採熱器と貯湯タンクが分かれているタイプで、採熱(循環系)に不凍液を使えば極寒冷地でも使える利点があります。
また、タンクと分離されていることから設置の自由度が高く、耐久性も優れていますが価格は高くなるのであまり普及はしていないのが実情です。
この図から分かるように、タンクに水道水が接続されています。
採熱系は別となっていて、循環ポンプで水(不凍液)を循環させタンク内で熱交換します。
こんな優れたものが普及しないのはなぜなのかよく分かりませんが、最大の理由は高額なのと、設置する業者が少ないこともあるようです。
しかし、設置するのには配管技術があれば十分にできるので、使わない手はないのではと思います。
4 暖房と給湯の両立
今回、私が提案する暖房と給湯を両立させるシステムは以下のようなイメージです。
これは上記の説明から分かるように、ソーラーエアーヒーターと分離分割型の太陽熱温水器の組み合わせです。
このように、かなり単純なシステムで太陽熱暖房と給湯ができることが分かると思います。
上記を読んでいただければ、改めて詳しい説明必要はないと思うので、どのように暖房と給湯を両立させるかを解説します。
1 暖房はソーラーエアーヒーター(PCM温風器)の温風で行う
2 冬が終わったら、バルブ操作で太陽熱温水器の循環系に設置してある加熱タンクに熱を向かわせる
3 電動ファンのタイマーを日中に合わせる
以上、これだけ。
太陽熱温水器の方は何も操作する必要はありません。
暖房に水を使っていないので簡単にシステムが構築でき、新築時なら屋内配管ができますから、コストだけでなく維持管理にも非常に有利です。
熱交換方法に関しては、ステンレスタンクをわざわざ用意する必要はなく、径10cm程度のステンレス管(3m程度)に通せば問題ないはずです。
この方が保温も楽ですね。
機器の購入費用に関しては、現在のような円安の状況では従来に比べ高い(×1.5以上)ですが、ある程度の量を輸入できれば格段に安くなります。
大量輸入は、私のような個人事業主では無理ですが、需要が多くなれば大手さんがやるかも知れません。
なお、現状で考えるならソーラーエアーヒーター(真空管30本)と分離分割型の太陽熱温水器(200L)なら120~130万円もあれば購入できると思います。
機材だけを買って自分で設置すれば、メンテナンスも自分でできるので、長い目で見れば安いと私は思います。
いつか・・・を待っていたのでは人生が終わってしまいます。
5 まとめ
最後に、世間では自然エネと言えば電気ばかりを騒いでいますが、極論を言えばどんなに太陽光発電などが高効率になってもすべてのエネルギーを賄えることはありません。

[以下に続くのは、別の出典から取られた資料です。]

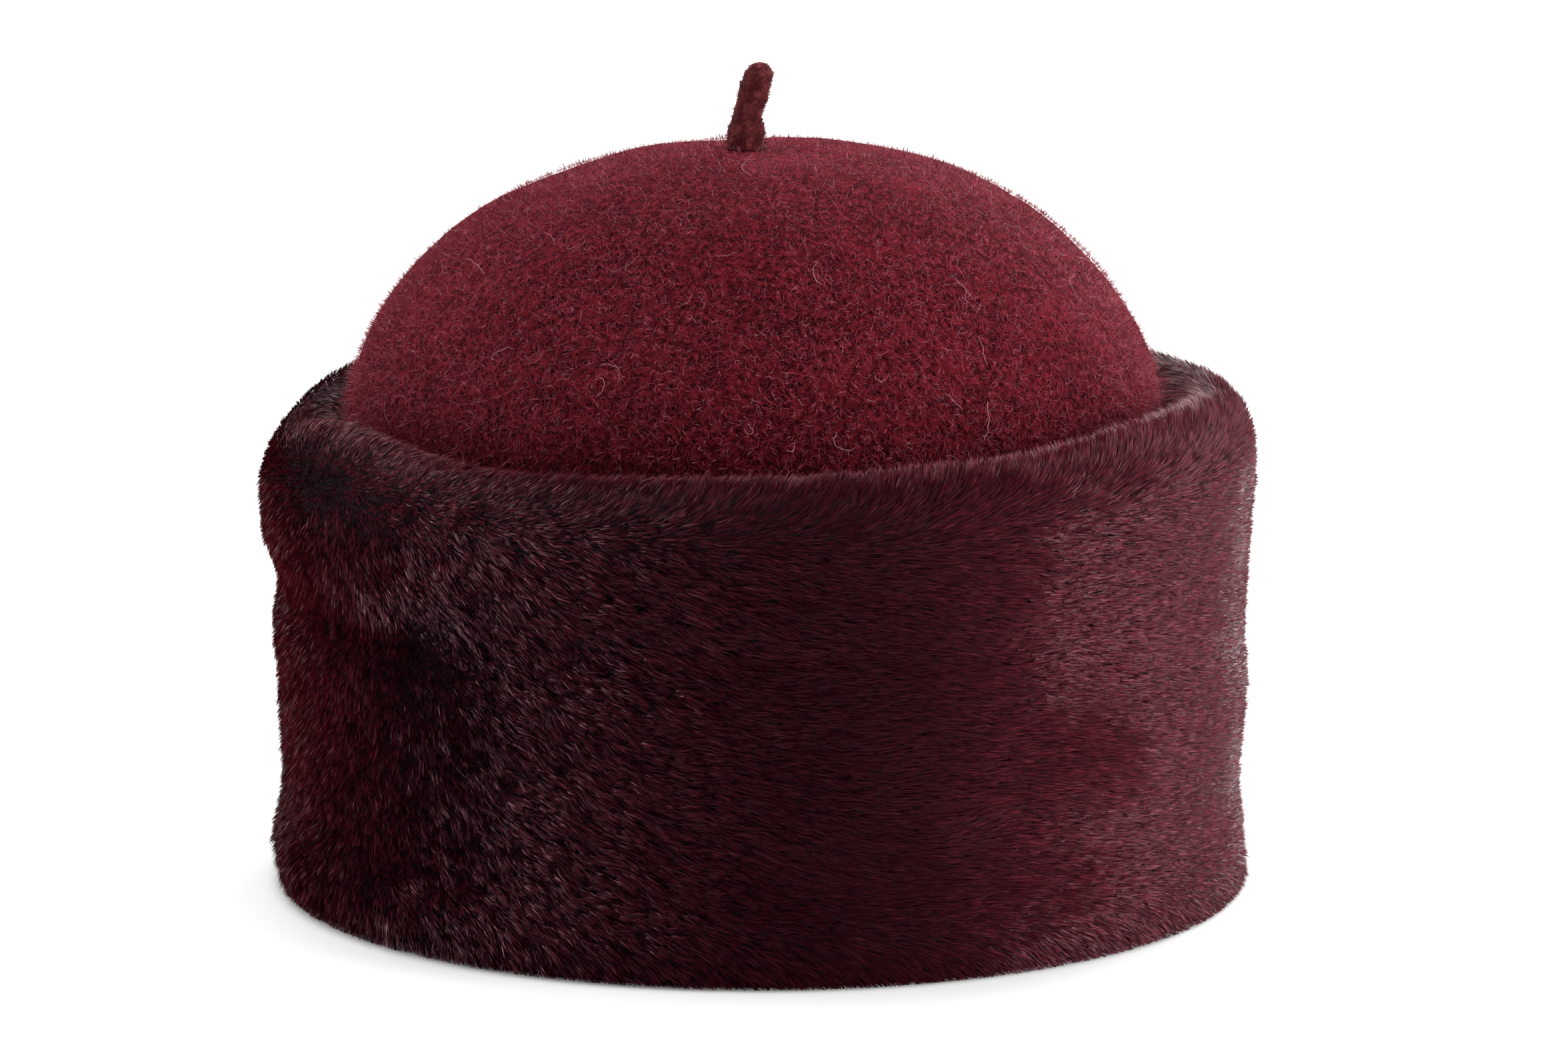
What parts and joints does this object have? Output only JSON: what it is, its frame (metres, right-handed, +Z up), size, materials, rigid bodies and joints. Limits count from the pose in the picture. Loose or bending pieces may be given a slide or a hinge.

その理由は簡単で、たくさん電気が作れればたくさん使うからですね。
もちろんそれで、私たちの生活が豊かになればいいのですが実際にそうなっているでしょうか。
反対にどんどん電気代が高くなっています。
やはり、私たちはできるだけ電気を使わないようにしないと搾取されるばかりです。
電気をできるだけ使わないようにすることは簡単で、先に述べた太陽熱を利用して給湯や暖房をすれば従来の半分以下になることは私が実証済みです。
つまり、個人個人が太陽熱を利用して給湯や暖房をし、その不足する分を電気とすることによって電力需要が大幅に減ります。
そうなれば、当然価格が下がる可能性がでてきます。
もしも電気料金が下がらないなら、そのときは自家発電を入れるべきで、自家発電では冷蔵庫や暖房など電気を大量に消費するものは使えませんが、それでも照明やTV程度なら十分に使えます。
その程度なら大して費用がかからず太陽光発電ができますし、万が一の時にも電力会社のお世話にならなくて済みます。
私たちは、生活のエネルギーの全てを電気で賄うことの愚かさを東日本大震災で痛感したわけですが、あれから13年が経過し忘れかけています。
便利な生活には落とし穴があることを、常々考えながら生きていくことが大事ではないでしょうか。